[Modeling code records]
################

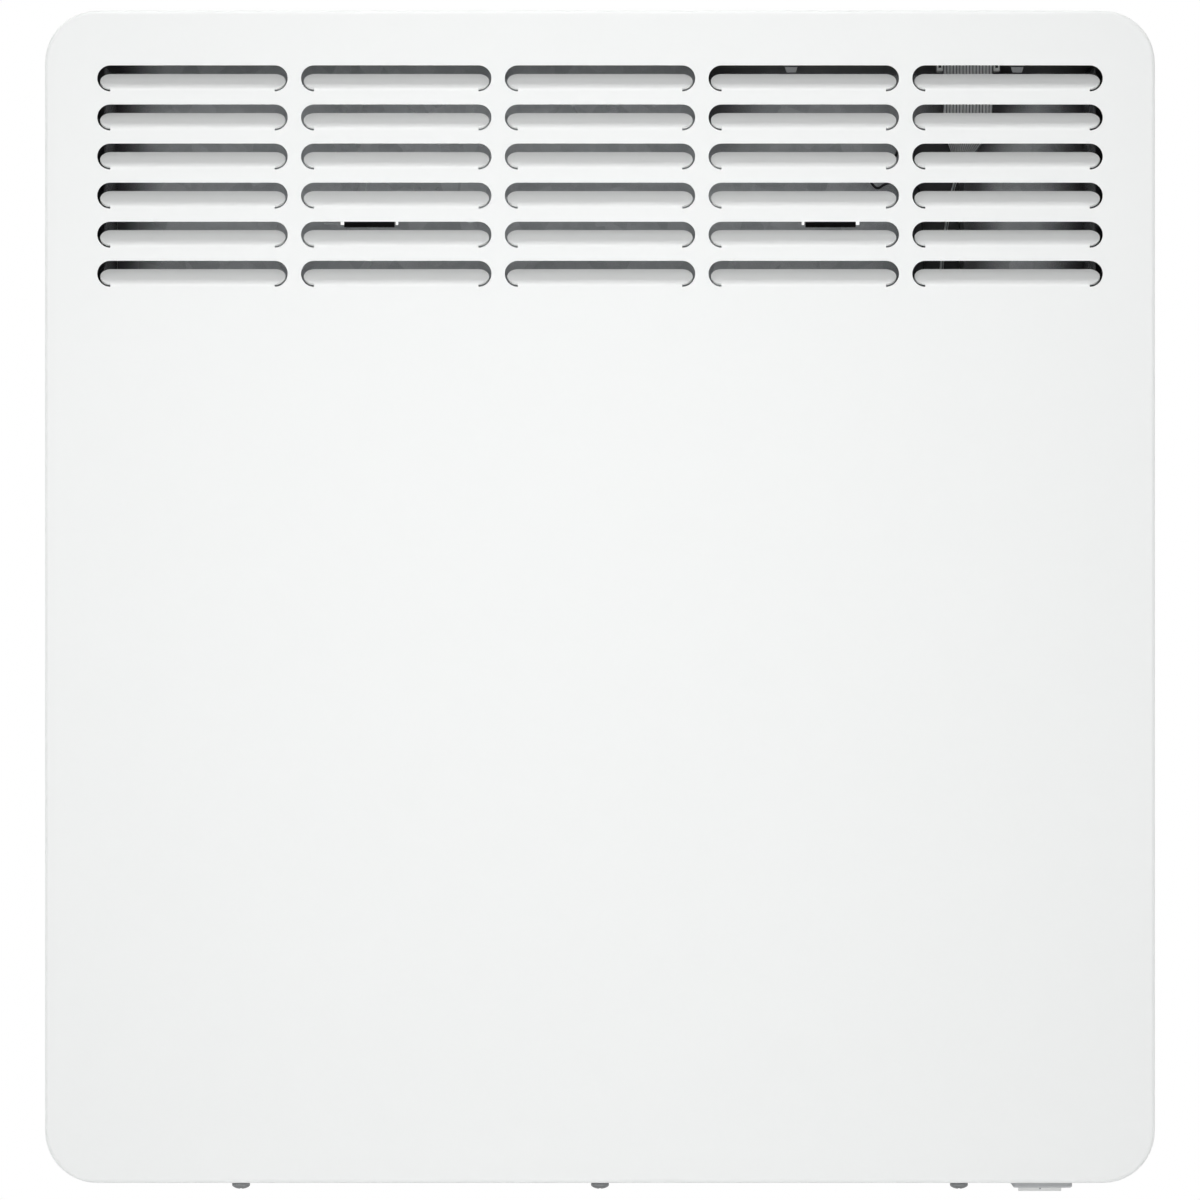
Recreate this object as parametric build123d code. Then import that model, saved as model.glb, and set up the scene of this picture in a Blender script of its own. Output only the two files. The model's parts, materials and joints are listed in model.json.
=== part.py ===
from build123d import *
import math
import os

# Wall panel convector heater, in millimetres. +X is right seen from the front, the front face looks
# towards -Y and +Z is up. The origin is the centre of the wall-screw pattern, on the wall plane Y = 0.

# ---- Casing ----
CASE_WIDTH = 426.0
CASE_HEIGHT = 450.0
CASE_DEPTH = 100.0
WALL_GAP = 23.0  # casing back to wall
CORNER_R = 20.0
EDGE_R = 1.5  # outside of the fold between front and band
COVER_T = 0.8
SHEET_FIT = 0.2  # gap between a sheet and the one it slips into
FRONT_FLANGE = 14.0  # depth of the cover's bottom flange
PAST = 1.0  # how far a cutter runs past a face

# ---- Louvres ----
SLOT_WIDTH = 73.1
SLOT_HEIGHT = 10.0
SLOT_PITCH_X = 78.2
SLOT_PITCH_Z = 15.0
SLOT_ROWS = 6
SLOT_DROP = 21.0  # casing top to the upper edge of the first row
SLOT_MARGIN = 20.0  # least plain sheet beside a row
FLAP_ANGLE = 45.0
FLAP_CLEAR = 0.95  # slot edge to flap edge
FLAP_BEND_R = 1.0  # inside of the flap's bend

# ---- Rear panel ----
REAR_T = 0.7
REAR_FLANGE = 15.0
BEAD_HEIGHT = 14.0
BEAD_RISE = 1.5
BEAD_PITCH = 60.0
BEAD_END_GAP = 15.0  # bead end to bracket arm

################

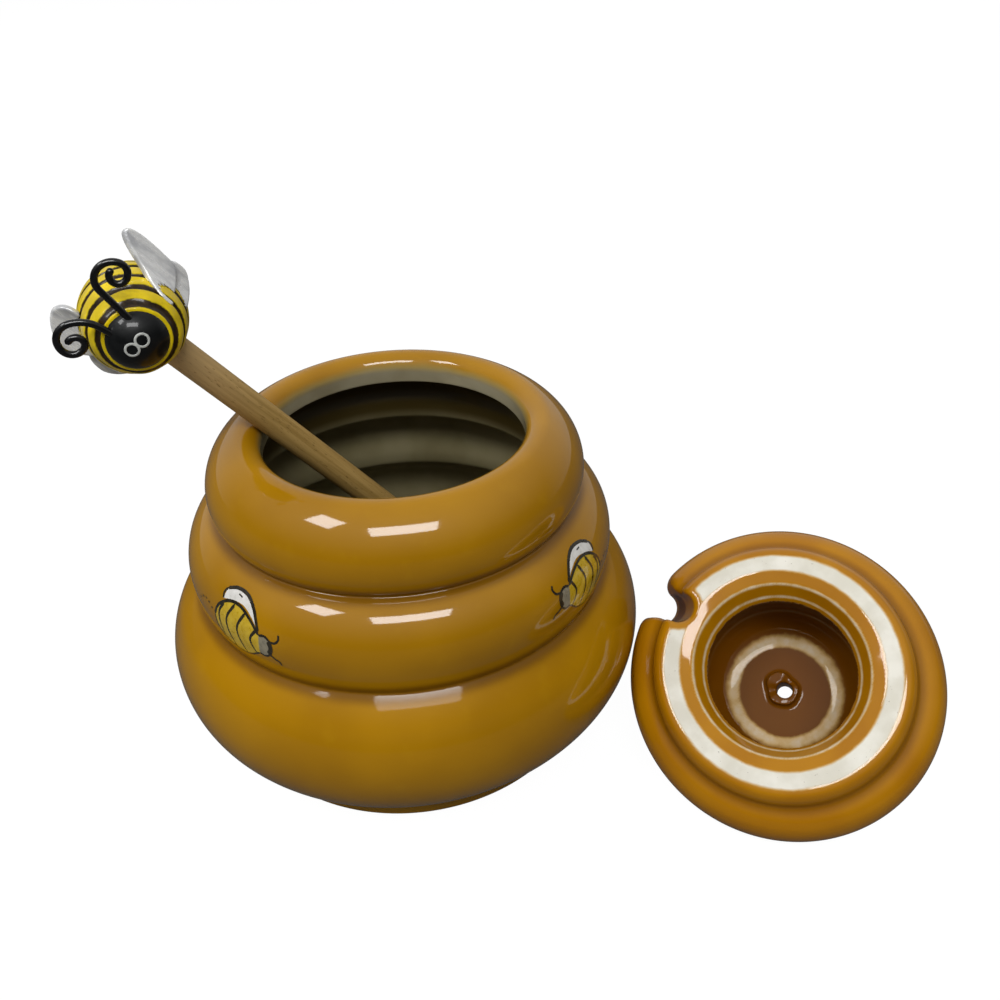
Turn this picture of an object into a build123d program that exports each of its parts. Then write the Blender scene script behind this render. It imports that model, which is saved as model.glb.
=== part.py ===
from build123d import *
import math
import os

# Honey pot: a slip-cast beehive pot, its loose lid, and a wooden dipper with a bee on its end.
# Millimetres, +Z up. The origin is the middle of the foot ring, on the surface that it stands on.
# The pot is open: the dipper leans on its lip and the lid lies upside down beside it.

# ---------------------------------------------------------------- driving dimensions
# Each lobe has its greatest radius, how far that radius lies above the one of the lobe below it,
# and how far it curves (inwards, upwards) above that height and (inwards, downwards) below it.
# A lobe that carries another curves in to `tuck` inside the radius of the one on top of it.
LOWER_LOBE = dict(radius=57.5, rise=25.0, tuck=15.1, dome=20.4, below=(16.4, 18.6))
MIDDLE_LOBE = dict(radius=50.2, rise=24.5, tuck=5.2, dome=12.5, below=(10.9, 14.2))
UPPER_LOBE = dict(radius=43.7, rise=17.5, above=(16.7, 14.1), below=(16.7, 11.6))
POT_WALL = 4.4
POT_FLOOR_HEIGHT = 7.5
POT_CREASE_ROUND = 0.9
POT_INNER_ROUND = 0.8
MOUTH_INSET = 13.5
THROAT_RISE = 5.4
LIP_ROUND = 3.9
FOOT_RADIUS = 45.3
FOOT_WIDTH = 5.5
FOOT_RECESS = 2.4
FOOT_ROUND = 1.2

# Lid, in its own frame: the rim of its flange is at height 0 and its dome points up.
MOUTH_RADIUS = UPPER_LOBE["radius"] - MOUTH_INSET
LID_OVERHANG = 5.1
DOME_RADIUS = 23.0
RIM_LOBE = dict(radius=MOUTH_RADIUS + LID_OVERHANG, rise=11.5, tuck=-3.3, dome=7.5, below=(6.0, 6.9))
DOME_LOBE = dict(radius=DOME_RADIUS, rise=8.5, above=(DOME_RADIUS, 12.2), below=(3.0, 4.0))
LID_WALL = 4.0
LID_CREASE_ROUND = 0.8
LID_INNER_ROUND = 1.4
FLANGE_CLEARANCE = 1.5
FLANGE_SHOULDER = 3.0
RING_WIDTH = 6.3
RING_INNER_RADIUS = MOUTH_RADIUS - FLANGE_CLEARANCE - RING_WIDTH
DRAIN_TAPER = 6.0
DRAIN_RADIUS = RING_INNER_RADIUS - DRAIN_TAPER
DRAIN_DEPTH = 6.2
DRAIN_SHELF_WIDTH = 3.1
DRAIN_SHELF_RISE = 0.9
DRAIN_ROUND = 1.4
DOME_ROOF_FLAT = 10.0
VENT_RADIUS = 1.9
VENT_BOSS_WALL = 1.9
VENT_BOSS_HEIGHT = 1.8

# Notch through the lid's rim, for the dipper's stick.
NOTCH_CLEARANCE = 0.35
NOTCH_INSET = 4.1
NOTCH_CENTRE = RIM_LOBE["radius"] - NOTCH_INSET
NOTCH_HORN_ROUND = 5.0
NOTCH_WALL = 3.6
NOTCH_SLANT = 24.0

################

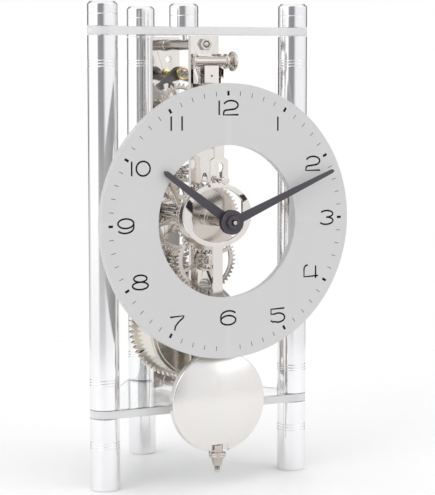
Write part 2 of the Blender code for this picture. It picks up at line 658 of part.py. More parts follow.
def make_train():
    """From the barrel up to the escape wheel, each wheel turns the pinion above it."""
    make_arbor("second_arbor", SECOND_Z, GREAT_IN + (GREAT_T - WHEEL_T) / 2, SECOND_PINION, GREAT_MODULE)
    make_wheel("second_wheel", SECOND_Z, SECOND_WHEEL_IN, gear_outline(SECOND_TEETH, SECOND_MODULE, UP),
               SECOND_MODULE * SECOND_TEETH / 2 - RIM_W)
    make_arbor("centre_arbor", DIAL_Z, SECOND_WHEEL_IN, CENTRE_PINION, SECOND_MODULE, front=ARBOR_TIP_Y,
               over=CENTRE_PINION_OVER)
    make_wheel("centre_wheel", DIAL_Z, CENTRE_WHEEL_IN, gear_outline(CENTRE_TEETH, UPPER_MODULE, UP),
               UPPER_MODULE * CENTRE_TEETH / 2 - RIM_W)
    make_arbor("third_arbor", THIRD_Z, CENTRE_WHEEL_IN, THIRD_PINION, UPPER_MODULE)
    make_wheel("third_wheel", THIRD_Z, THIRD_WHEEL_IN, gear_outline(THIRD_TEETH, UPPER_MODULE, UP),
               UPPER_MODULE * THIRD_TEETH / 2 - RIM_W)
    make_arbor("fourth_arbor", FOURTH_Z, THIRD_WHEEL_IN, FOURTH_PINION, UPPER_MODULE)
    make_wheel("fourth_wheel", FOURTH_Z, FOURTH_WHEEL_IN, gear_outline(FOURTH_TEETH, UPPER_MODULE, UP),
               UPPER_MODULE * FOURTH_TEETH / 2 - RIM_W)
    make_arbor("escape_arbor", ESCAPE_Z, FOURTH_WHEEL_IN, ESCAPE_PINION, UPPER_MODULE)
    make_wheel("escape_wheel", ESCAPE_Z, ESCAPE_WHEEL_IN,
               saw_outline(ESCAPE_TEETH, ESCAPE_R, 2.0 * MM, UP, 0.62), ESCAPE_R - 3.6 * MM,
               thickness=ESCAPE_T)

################

Above are the records. Print exactly, and only, the lines from the line with "Write part 2" to the line with "thickness=ESCAPE_T)", both inclusive.

TASK RESPONSE
Write part 2 of the Blender code for this picture. It picks up at line 658 of part.py. More parts follow.
def make_train():
    """From the barrel up to the escape wheel, each wheel turns the pinion above it."""
    make_arbor("second_arbor", SECOND_Z, GREAT_IN + (GREAT_T - WHEEL_T) / 2, SECOND_PINION, GREAT_MODULE)
    make_wheel("second_wheel", SECOND_Z, SECOND_WHEEL_IN, gear_outline(SECOND_TEETH, SECOND_MODULE, UP),
               SECOND_MODULE * SECOND_TEETH / 2 - RIM_W)
    make_arbor("centre_arbor", DIAL_Z, SECOND_WHEEL_IN, CENTRE_PINION, SECOND_MODULE, front=ARBOR_TIP_Y,
               over=CENTRE_PINION_OVER)
    make_wheel("centre_wheel", DIAL_Z, CENTRE_WHEEL_IN, gear_outline(CENTRE_TEETH, UPPER_MODULE, UP),
               UPPER_MODULE * CENTRE_TEETH / 2 - RIM_W)
    make_arbor("third_arbor", THIRD_Z, CENTRE_WHEEL_IN, THIRD_PINION, UPPER_MODULE)
    make_wheel("third_wheel", THIRD_Z, THIRD_WHEEL_IN, gear_outline(THIRD_TEETH, UPPER_MODULE, UP),
               UPPER_MODULE * THIRD_TEETH / 2 - RIM_W)
    make_arbor("fourth_arbor", FOURTH_Z, THIRD_WHEEL_IN, FOURTH_PINION, UPPER_MODULE)
    make_wheel("fourth_wheel", FOURTH_Z, FOURTH_WHEEL_IN, gear_outline(FOURTH_TEETH, UPPER_MODULE, UP),
               UPPER_MODULE * FOURTH_TEETH / 2 - RIM_W)
    make_arbor("escape_arbor", ESCAPE_Z, FOURTH_WHEEL_IN, ESCAPE_PINION, UPPER_MODULE)
    make_wheel("escape_wheel", ESCAPE_Z, ESCAPE_WHEEL_IN,
               saw_outline(ESCAPE_TEETH, ESCAPE_R, 2.0 * MM, UP, 0.62), ESCAPE_R - 3.6 * MM,
               thickness=ESCAPE_T)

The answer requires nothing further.